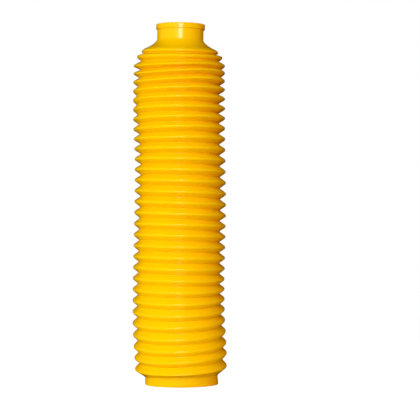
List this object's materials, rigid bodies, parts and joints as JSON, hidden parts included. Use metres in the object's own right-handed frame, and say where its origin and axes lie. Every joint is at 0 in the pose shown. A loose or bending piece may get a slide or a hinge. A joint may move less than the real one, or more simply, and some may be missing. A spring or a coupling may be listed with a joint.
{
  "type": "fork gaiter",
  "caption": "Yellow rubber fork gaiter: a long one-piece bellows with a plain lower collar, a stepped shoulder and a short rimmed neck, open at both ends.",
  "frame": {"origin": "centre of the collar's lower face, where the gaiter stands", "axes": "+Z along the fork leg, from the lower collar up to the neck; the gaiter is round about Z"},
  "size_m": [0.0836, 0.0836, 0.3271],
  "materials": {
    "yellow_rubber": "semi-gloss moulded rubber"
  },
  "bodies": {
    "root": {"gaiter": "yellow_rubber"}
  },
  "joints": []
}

------------------------------------------------

_Given problem_
Using the data above, reproduce every line exactly.

_Full output_
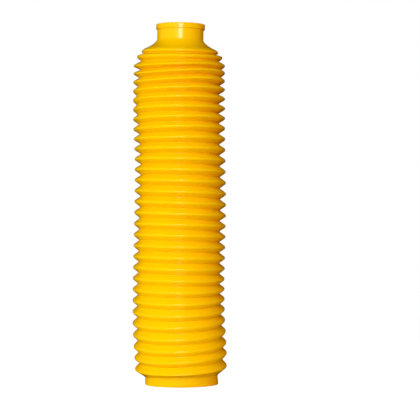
List this object's materials, rigid bodies, parts and joints as JSON, hidden parts included. Use metres in the object's own right-handed frame, and say where its origin and axes lie. Every joint is at 0 in the pose shown. A loose or bending piece may get a slide or a hinge. A joint may move less than the real one, or more simply, and some may be missing. A spring or a coupling may be listed with a joint.
{
  "type": "fork gaiter",
  "caption": "Yellow rubber fork gaiter: a long one-piece bellows with a plain lower collar, a stepped shoulder and a short rimmed neck, open at both ends.",
  "frame": {"origin": "centre of the collar's lower face, where the gaiter stands", "axes": "+Z along the fork leg, from the lower collar up to the neck; the gaiter is round about Z"},
  "size_m": [0.0836, 0.0836, 0.3271],
  "materials": {
    "yellow_rubber": "semi-gloss moulded rubber"
  },
  "bodies": {
    "root": {"gaiter": "yellow_rubber"}
  },
  "joints": []
}